Famous George Orwell Novel 1984
Imagine a society where the thoughts, emotions, and actions of every human are supervised by the government, and there is absolutely no freedom. This is a common theme for a dystopian society, as represented in the famous George Orwell novel, 1984. The Party had the power to control all humanity inside of Oceania.
Winston Smith and his beloved coworker, Julia, are against them in light of the fact that they feel discontent about the oppression and inflexible control of the Party. In the novel, they work together in an attempt to overthrow the Party, until they unfortunately realize it may be best to embrace the Party’s doctrine once they come upon O’Brien, a powerful member of the Brotherhood.
Winston, along with all of the other residents of Oceania, are constantly watched by Big Brother, the government. The constant watch is kept on him by a telescreen, which is always monitoring not only his every action and word, but his facial expressions as well. The slightest notion through appearance or gesture against the Party, who support Big Brother, could automatically mean death, or maybe a much worse torture. He must appear to be a member of the Party in every aspect, and the Thought Police are always there to enforce that loyalty. (LSCHS) This allows us to imagine the cruel, totalitarian society Winston lives in, and just how selfish and power-hungry the government is. It is evident that anybody living under these circumstances would rather be elsewhere.
If there is hope, it lies in the proles. (Orwell 89) This quote means that Winston believed that if they could all come together, they would be strong enough to destroy the Party since the proles make up eighty-five percent of the population of Oceania. If they chose they could blow the Party to pieces tomorrow morning. (Orwell 89) He does not think the Party can be overthrown from within. In addition, the proles are given freedom and have no connection with the Party because they are seen as the lower social class, meaning they are not important enough to pay much attention to. However, this concept becomes less significant later in the novel once Winston and Julia meet O’Brien.

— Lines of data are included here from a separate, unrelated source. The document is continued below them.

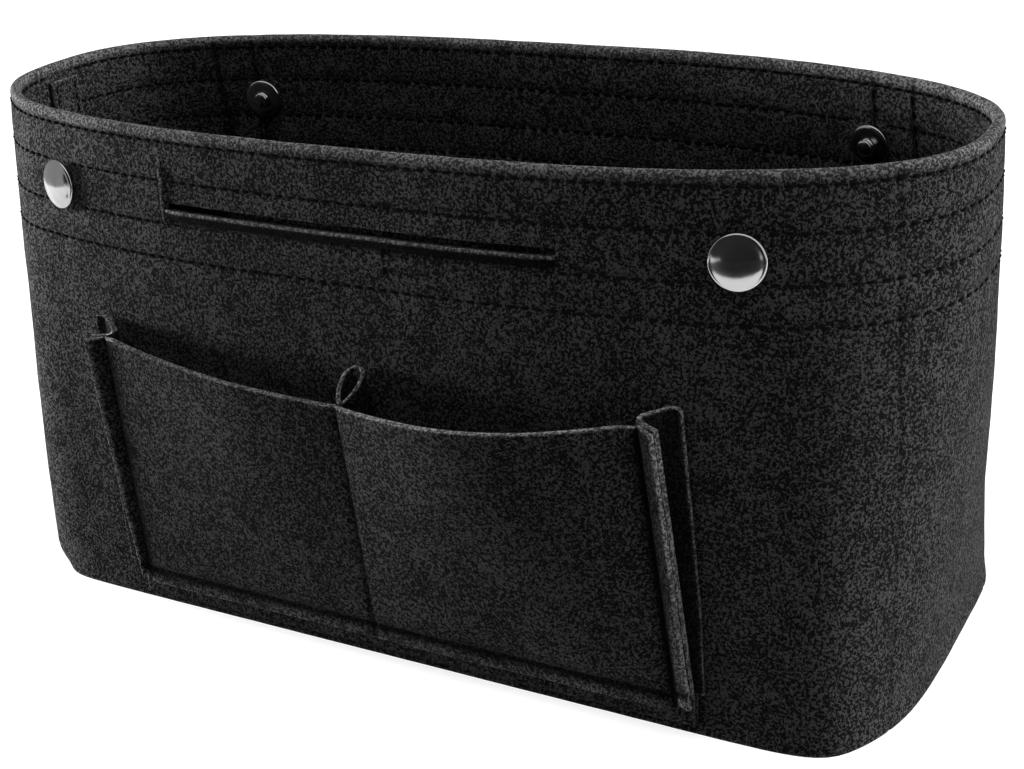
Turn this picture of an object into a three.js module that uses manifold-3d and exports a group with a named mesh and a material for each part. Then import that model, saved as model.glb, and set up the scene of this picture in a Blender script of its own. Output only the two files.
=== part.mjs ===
import * as THREE from 'three';
import { mergeVertices } from 'three/addons/utils/BufferGeometryUtils.js';
import Module from 'manifold-3d';

// A felt organizer that stands inside a handbag: an open oval tub of doubled felt
// with a two-bay bellows pocket and a slit pocket on its front, two rows of slip
// pockets inside, a stiffened base and four press fasteners near its corners.
// Millimetres, +Z up, +X along the length, the pocketed front faces -Y.
// The origin is the middle of the base's underside.

// Tub, measured over the outside of the felt
const height = 142.5;
const baseLength = 271;
const baseDepth = 113;
const rimLength = 286;
const rimDepth = 112;
// Exponents of the two plan outlines: a rounded rectangle below, an oval above
const baseCornerShare = 7;
const rimCornerShare = 2.55;

// Felt and the clearance between pieces that lie on each other
const felt = 1.5;
const layerGap = 0.3;
const cutOverrun = 2;

// Base: felt outside, a stiff board, felt inside
const basePanelThickness = 1.8;
const boardThickness = 1.5;
const baseLiningThickness = 1.5;
const basePlateClearance = 1;

// Strips that cover the two side seams on the inside
const seamStripWidth = 12;
const seamStripTopDrop = 5;

// Slit pocket between the two leaves of the front wall. Drops are measured down
// from the rim, and insets in from the ends of the tub.
const slitInset = 86;
const slitLength = rimLength - 2 * slitInset;
const slitDrop = 21.5;
const slitFoot = height - slitDrop;
const slitHeight = 2;
const weltHeight = 2.6;
const weltThickness = 1;

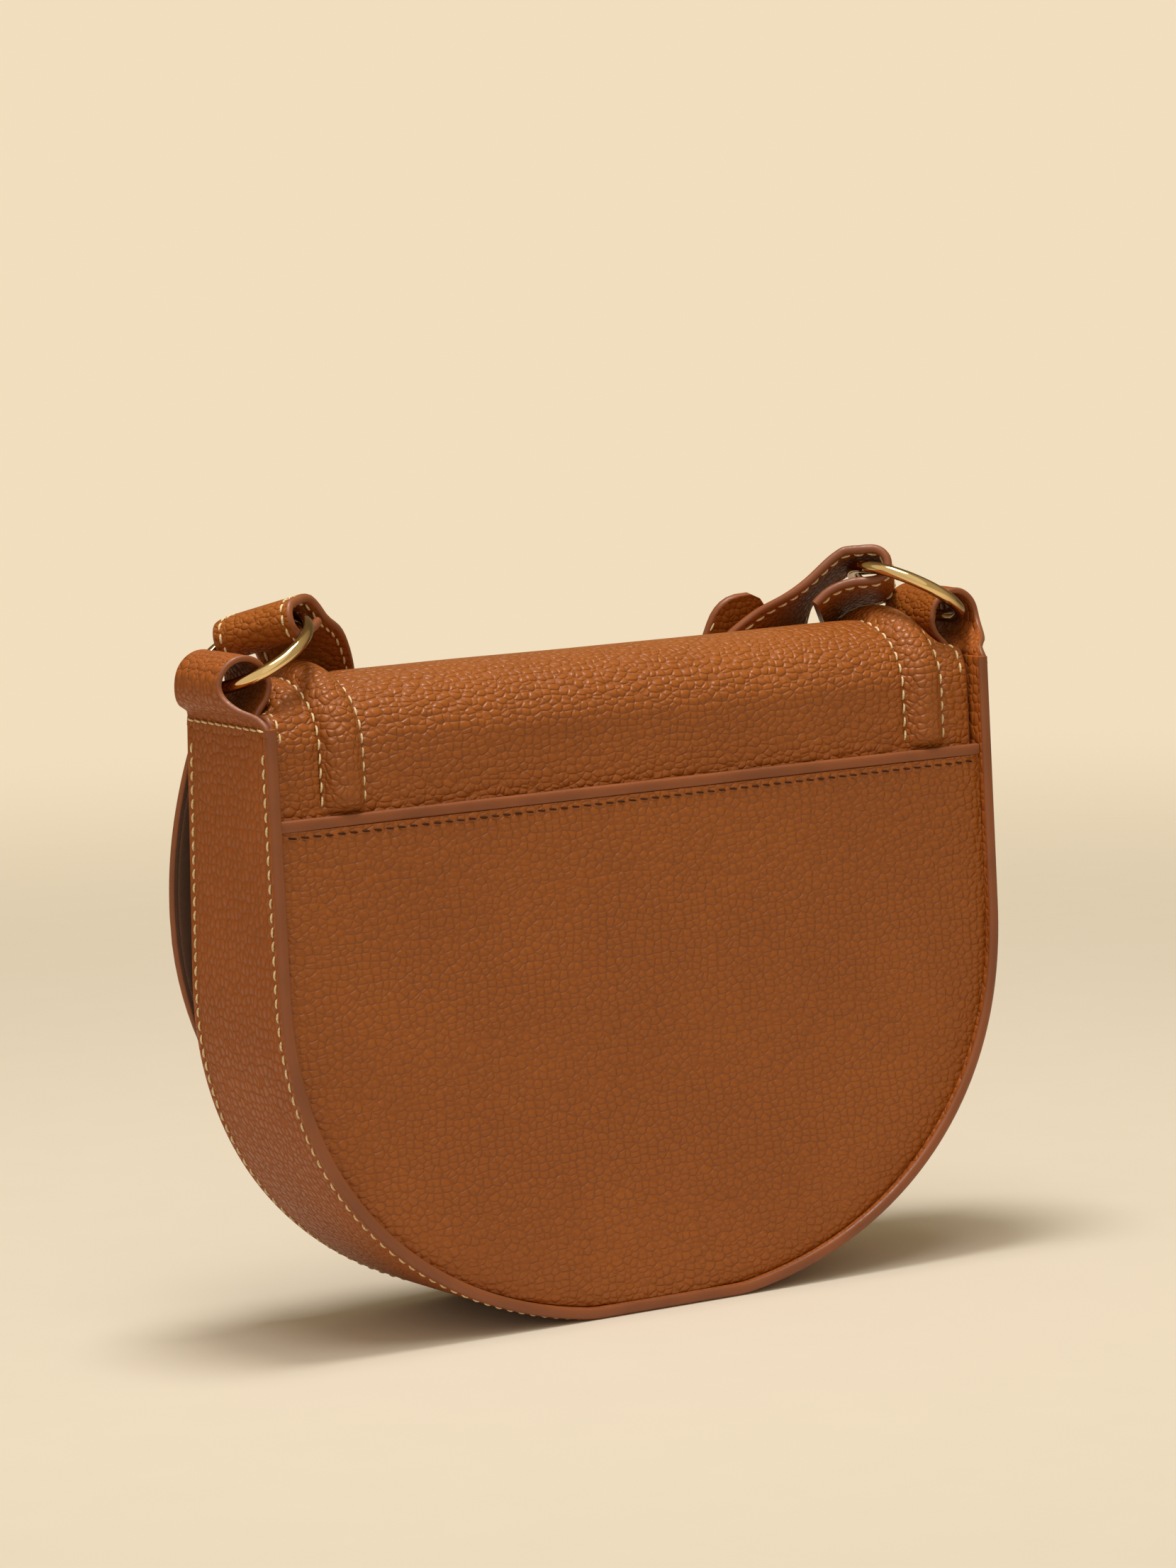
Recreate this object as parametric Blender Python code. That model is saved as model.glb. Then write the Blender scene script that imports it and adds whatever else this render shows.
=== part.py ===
"""Half moon crossbody bag in pebbled leather.

A D-shaped body with a leather gusset, a back slip pocket, a flap that wraps over the top to the
front, two round rings in gusset loops, and an adjustable shoulder strap with a pin buckle.

Frame: origin in the middle of the flat base, +Z up, +X along the width, the flap's front at -Y.
"""
import math

import bmesh
import bpy
from mathutils import Matrix, Vector

MM = 0.001

# Clearances
SEAT = 0.3 * MM                 # between pieces that touch

# Body outline
HALF_WIDTH = 115 * MM
BASE_CENTRE_HEIGHT = 98 * MM    # where the round base turns into the straight sides
FOOT_CUT = 1.5 * MM             # how much of the round base the flat foot cuts off
BASE_DROP = BASE_CENTRE_HEIGHT + FOOT_CUT
BASE_ROUNDNESS = 2.2            # superellipse exponent
RIM_HEIGHT = 165.5 * MM
HALF_DEPTH_BASE = 27.25 * MM
HALF_DEPTH_TOP = 21.15 * MM

# Gusset
GUSSET_WALL = 2.2 * MM
RIM_LIP = 4.0 * MM
LINING_THICKNESS = 0.8 * MM
GUSSET_LINING_TOP = RIM_HEIGHT - 14.5 * MM

# Panels, each set in from the rim and ending below it
POCKET_SET_IN = 2.3 * MM
POCKET_THICKNESS = 1.8 * MM
POCKET_TOP = RIM_HEIGHT - 24 * MM
BINDING_HEIGHT = 3.0 * MM
BINDING_PROUD = 0.4 * MM
BACK_PANEL_THICKNESS = 1.8 * MM
BACK_PANEL_TOP = RIM_HEIGHT - 7.5 * MM
FRONT_SET_IN = 2.5 * MM
FRONT_PANEL_THICKNESS = 2.2 * MM
FRONT_PANEL_TOP = RIM_HEIGHT - 15.5 * MM

# Flap
FLAP_LEATHER = 2.0 * MM
FLAP_LINING = 0.9 * MM
FLAP_STAND_OFF = 0.6 * MM       # between the front rim and the flap's lining
FLAP_BULGE = 4.5 * MM           # extra stand-off at mid height
BULGE_BOTTOM = 75 * MM
ROOT_TUCK = 23.5 * MM           # how far the flap's root goes down behind the pocket
ROOT_BOTTOM = POCKET_TOP - ROOT_TUCK
DOME_CENTRE_Y = -2.6 * MM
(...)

O’Brien wants to make Winston perfect in the Party’s image to save him, by bringing torture unto him. If Winston could perhaps become rehabilitated, it was believed that he would be clean from preexisting thoughtcrime. Different torturous techniques he suffered were threats, degradation, starvation, and many others. However, this was not for Winston’s sake, but for the Party’s to prevent it from becoming corrupt. In addition, it would turn out that Winston was being watched for many years by O’Brien and there was his chance to catch him, and to brain wash him into thinking what the Party wants him to think.
The author uses this power struggle to enhance the meaning of the story. 1984, which was written in 1949, was intended to warn its readers in Western nations of the dangers of totalitarian government, or communism. This was important at the time due to the fact that the Cold War was at the verge of escalating. However, communism would begin to spread more rapidly later on. The pre-war international system had collapsed, causing the USA to face an enormously strengthened Communist USSR across large stretches of Europe and even vaster stretches of the non-European world, whose political future seemed uncertain except that in this explosive and unstable world anything that happened was more likely than not to weaken both capitalism and the USA, and to strengthen the power which came into existence by and for revolution. (Hobsbawm 231)
In conclusion, George Orwell’s 1984 is about the dystopian, totalitarian society in Oceania. A totalitarian government us defined as a government that has almost complete control over the lives of its citizens and does not allow freedom to oppose them. (Cambridge English Dictionary) It describes Winston and the other citizens’ struggle trying to cope with living in such a society, trying to avoid getting caught and executed, and trying to escape it’s rule. It was written to inform readers about what might happen in the event that communism spreads across the world during the Cold War. Winston never actually became free from the Party, instead he was only deceived into changing his opinion on the Party, and when that didn’t work, he had many more unfortunate things in store for him.